What Really Prevents Diverse Casts
So if it’s not social justice advocacy that’s behind a lack of diverse characters, what is causing it? Lots of things, and they all come back to prejudice and bigotry, much of it unconscious. Agents, editors, and producers tend to favor projects with more privileged characters, sometimes out of an incorrect belief that it’ll sell better, sometimes without any awareness of what they’re doing. Meanwhile, more privileged actors are more likely to be given starring roles, which boosts their marketability, which means they get more starring roles, and so on.
Authors also tend to write characters who are like themselves, and most people who can afford to be authors are quite privileged.

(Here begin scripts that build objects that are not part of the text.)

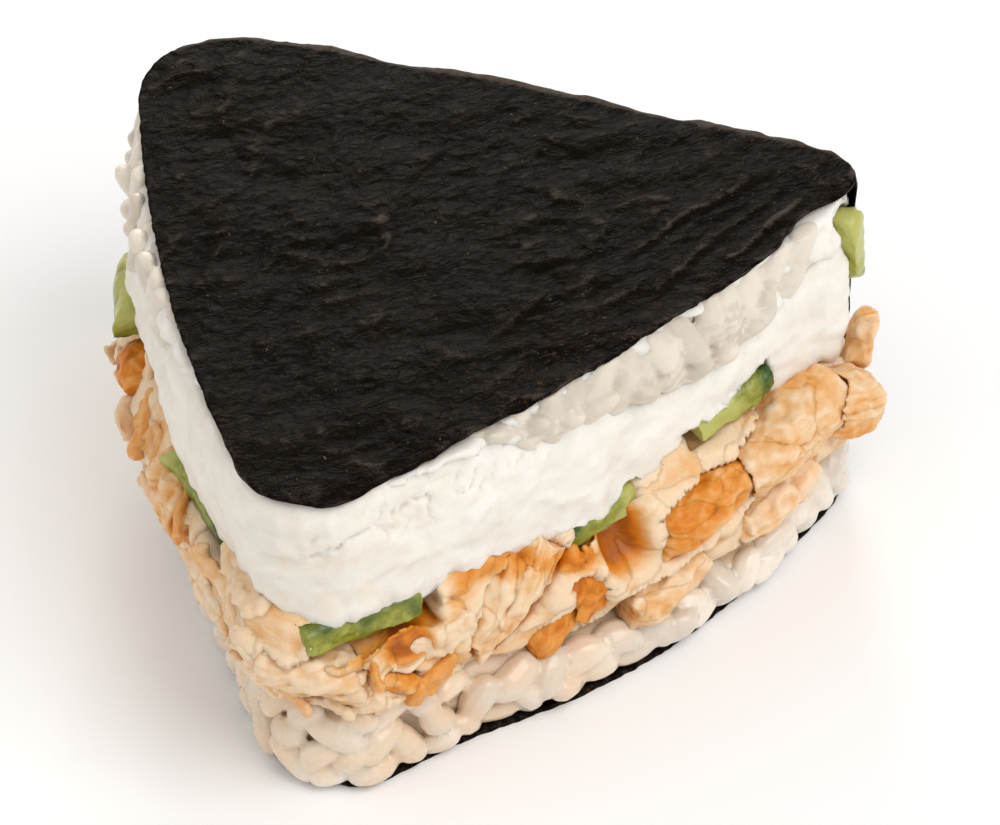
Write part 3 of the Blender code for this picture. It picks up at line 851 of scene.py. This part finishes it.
def laying_tree(material, shapes):
    """Lays shapes over a surface: long side upright before each is turned, tipped and scaled."""
    g = Growth("lay_pieces")
    spacing, sink, turn = g.size("Spacing"), g.size("Sink"), g.size("Turn")
    tip, least, most = g.size("Tip"), g.size("Least"), g.size("Most")
    lean = g.size("Lean")
    seed = g.size("Seed", "NodeSocketInt")
    spots, normal = g.node("GeometryNodeDistributePointsOnFaces", {"distribute_method": "POISSON"}, {
        "Mesh": g.start.outputs["Geometry"], "Distance Min": spacing, "Density Max": 4.0e6, "Seed": seed,
    }, (0, 1))
    offset = g.node("ShaderNodeVectorMath", {"operation": "SCALE"}, {0: normal, "Scale": sink})
    spots = g.node("GeometryNodeSetPosition", inputs={"Geometry": spots, "Offset": offset})
    upright = g.node("FunctionNodeAxesToRotation", {"primary_axis": "Z", "secondary_axis": "X"},
                     {"Primary Axis": normal, "Secondary Axis": (0.0, 0.0, 1.0)})

    def minus(value):
        return g.node("ShaderNodeMath", {"operation": "MULTIPLY"}, {0: value, 1: -1.0})

    least_turn = g.node("ShaderNodeMath", {"operation": "SUBTRACT"}, {0: lean, 1: turn})
    most_turn = g.node("ShaderNodeMath", {"operation": "ADD"}, {0: lean, 1: turn})
    low = g.node("ShaderNodeCombineXYZ", inputs={"X": minus(tip), "Y": minus(tip), "Z": least_turn})
    high = g.node("ShaderNodeCombineXYZ", inputs={"X": tip, "Y": tip, "Z": most_turn})
    angles = g.node("FunctionNodeRandomValue", {"data_type": "FLOAT_VECTOR"}, {0: low, 1: high, "Seed": 11})
    twist = g.node("FunctionNodeEulerToRotation", inputs={"Euler": angles})
    rotation = g.node("FunctionNodeRotateRotation", {"rotation_space": "LOCAL"},
                      {"Rotation": upright, "Rotate By": twist})
    scale = g.node("FunctionNodeRandomValue", {"data_type": "FLOAT"}, {2: least, 3: most, "Seed": 12}, 1)
    tone = g.node("FunctionNodeRandomValue", {"data_type": "FLOAT"}, {2: 0.0, 3: 1.0, "Seed": 13}, 1)
    pick = g.node("GeometryNodeCollectionInfo", inputs={
        "Collection": shapes, "Separate Children": True, "Reset Children": True})
    laid = g.node("GeometryNodeInstanceOnPoints", inputs={
        "Points": spots, "Instance": pick, "Pick Instance": True, "Rotation": rotation, "Scale": scale})
    laid = g.node("GeometryNodeStoreNamedAttribute", {"data_type": "FLOAT", "domain": "INSTANCE"},
                  {"Geometry": laid, "Name": "tone", "Value": tone})
    laid = g.node("GeometryNodeRealizeInstances", inputs={"Geometry": laid})
    laid = g.node("GeometryNodeSetMaterial", inputs={"Geometry": laid, "Material": material})
    g.tree.links.new(laid, g.end.inputs[0])
    return g


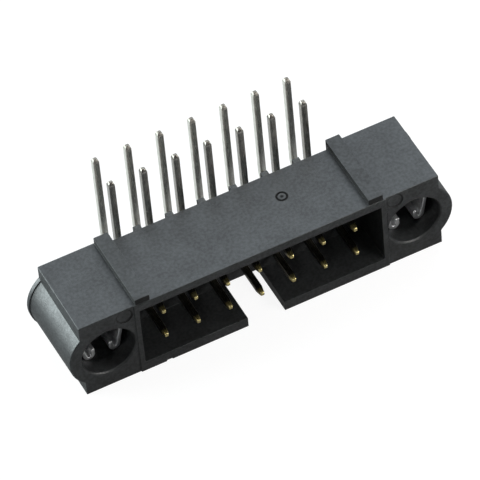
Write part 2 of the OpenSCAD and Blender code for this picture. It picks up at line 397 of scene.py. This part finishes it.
def tube(name, centre, axis_a, axis_b, along, a, b, into_corner):
    """A closed tube, whose rings are centre + a * axis_a + b * axis_b at each station.

    A fan of triangles closes each end. The UV map holds the distance along the tube and round it,
    both in millimetres, and the edge attribute how far each point is into a corner."""
    stations, around_it = a.shape
    rings = centre[:, None] + a[..., None] * axis_a[:, None] + b[..., None] * axis_b[:, None]
    points = np.vstack([rings.reshape(-1, 3), rings[0].mean(0), rings[-1].mean(0)]) * MM
    i, j = np.meshgrid(np.arange(stations - 1), np.arange(around_it), indexing="ij")
    k = (j + 1) % around_it
    low, high = i * around_it, (i + 1) * around_it
    quads = np.stack([low + j, high + j, high + k, low + k], -1).reshape(-1, 4)
    this, following = np.arange(around_it), (np.arange(around_it) + 1) % around_it
    last = (stations - 1) * around_it
    start_middle = np.full(around_it, stations * around_it)
    start_fan = np.stack([start_middle, this, following], -1)
    end_fan = np.stack([start_middle + 1, last + following, last + this], -1)
    made = bpy.data.meshes.new(name)
    made.from_pydata(points.tolist(), [], quads.tolist() + start_fan.tolist() + end_fan.tolist())
    made.polygons.foreach_set("use_smooth", np.ones(len(made.polygons), bool))

    widest_a, widest_b = a[stations // 2], b[stations // 2]
    step = np.hypot(
        np.diff(widest_a, append=widest_a[:1]), np.diff(widest_b, append=widest_b[:1])
    )
    round_it = np.concatenate([[0], np.cumsum(step)])
    u = np.stack([along[i], along[i + 1], along[i + 1], along[i]], -1)
    v = np.stack([round_it[j], round_it[j], round_it[j + 1], round_it[j + 1]], -1)
    quad_uv = np.stack([u, v], -1).reshape(-1, 2)
    fan_v = np.stack([round_it[:-1], round_it[:-1], round_it[1:]], -1).ravel()
    start_uv = np.stack([np.full(3 * around_it, along[0]), fan_v], -1)
    end_uv = np.stack([np.full(3 * around_it, along[-1]), fan_v], -1)
    layer = made.uv_layers.new(name="along")
    layer.data.foreach_set("uv", np.vstack([quad_uv, start_uv, end_uv]).ravel())
    corners = np.concatenate([np.tile(into_corner, stations), [0, 0]])
    made.attributes.new("edge", "FLOAT", "POINT").data.foreach_set("value", corners)
    return made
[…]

Technically anyone can write a novel, but doing so requires energy and free time, two things that are hard to come by if you’re working two jobs and getting home completely exhausted. Poverty statistics being what they are in the US, it’s not hard to see who is more likely to have time for writing. This is before you even get into issues like access to education or even a laptop that’s not constantly crashing.
Solving this problem is not easy or simple. It will require a more just distribution of wealth, the confrontation of unconscious bias, and also for privileged authors to include diverse characters when they can. One thing that won’t help is whining in YouTube comments about how activists are too mean to video game publishers.